Real statistics related to square root use

Square roots are not just classroom exercises. They appear in major quantitative systems. In official statistics, error propagation and standard error calculations rely on square roots because variance-based quantities are measured in squared units and must be returned to the original units. In geometry and engineering, root formulas help convert squared measurements like area or energy terms into linear dimensions or amplitudes. In machine learning and numerical methods, root mean square error is a standard performance metric.

Field	Square-root-based measure	Real statistical detail
Statistics	Standard deviation	Defined as the square root of variance, so the result returns to the original measurement unit.
Machine learning	RMSE	Root mean square error summarizes prediction accuracy and is widely reported across regression benchmarks.
Survey research	Standard error	Many reported margins of uncertainty depend on variance estimates and therefore square-root operations.

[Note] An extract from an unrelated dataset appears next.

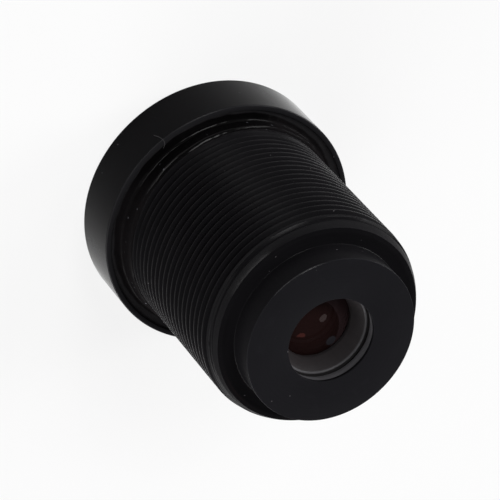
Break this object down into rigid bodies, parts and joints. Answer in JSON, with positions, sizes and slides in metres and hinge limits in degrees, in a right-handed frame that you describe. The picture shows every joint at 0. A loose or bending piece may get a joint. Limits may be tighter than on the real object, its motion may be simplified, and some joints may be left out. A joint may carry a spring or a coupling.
{
  "type": "cctv lens",
  "caption": "Fixed-focus surveillance camera lens with a round hood head, a finely threaded barrel and a short nose that opens on a coated rear element.",
  "frame": {"origin": "centre of the front rim of the head, in the plane on which the lens stands", "axes": "+Z along the optical axis, from the head up to the nose that faces the sensor; +X and +Y are square to it"},
  "size_m": [0.014, 0.014, 0.0159],
  "materials": {
    "barrel_anodised": "black anodised, fine turned, satin",
    "head_anodised": "black anodised, smooth turned, satin",
    "thread_adhesive": "cured black adhesive, glossy",
    "o_ring_rubber": "matte black",
    "front_glass": "polished, coated",
    "inner_glass": "polished, coated",
    "rear_glass": "polished, reddish coating",
    "inner_anodised": "black anodised, dull",
    "baffle_film": "blackened film, dead matte",
    "nose_ring_anodised": "black anodised, turned"
  },
  "bodies": {
    "root": {"barrel": "barrel_anodised", "front_head": "head_anodised", "adhesive_bead": "thread_adhesive", "front_o_ring": "o_ring_rubber", "front_lens": "front_glass", "front_baffle": "baffle_film", "inner_retaining_ring": "inner_anodised", "second_lens": "inner_glass", "second_baffle": "baffle_film", "third_lens": "inner_glass", "stop_front_spacer": "inner_anodised", "aperture_stop": "baffle_film", "stop_rear_spacer": "inner_anodised", "doublet_crown": "inner_glass", "doublet_flint": "inner_glass", "rear_baffle": "baffle_film", "rear_spacer": "inner_anodised", "rear_lens": "rear_glass", "nose_baffle": "baffle_film", "nose_ring": "nose_ring_anodised"}
  },
  "joints": []
}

Best practices for using the calculator effectively

• Use exact mode when solving algebra problems by hand.
• Use decimal mode when checking a numeric answer or graphing behavior.
• Keep variable values nonnegative unless you are intentionally studying domain restrictions.
• Pay close attention to whether your teacher expects absolute value in simplifications.
• Verify that the coefficient and exponent were entered correctly before interpreting the result.

Final takeaway

A square root of variables calculator is most valuable when it does more than produce a number. It should reveal the structure of the expression, show which factors leave the radical, preserve mathematical correctness, and provide a numerical check. The tool on this page is built around that philosophy. Use it to simplify radicals quickly, validate homework, explore exponent patterns, and better understand how symbolic and numerical algebra fit together.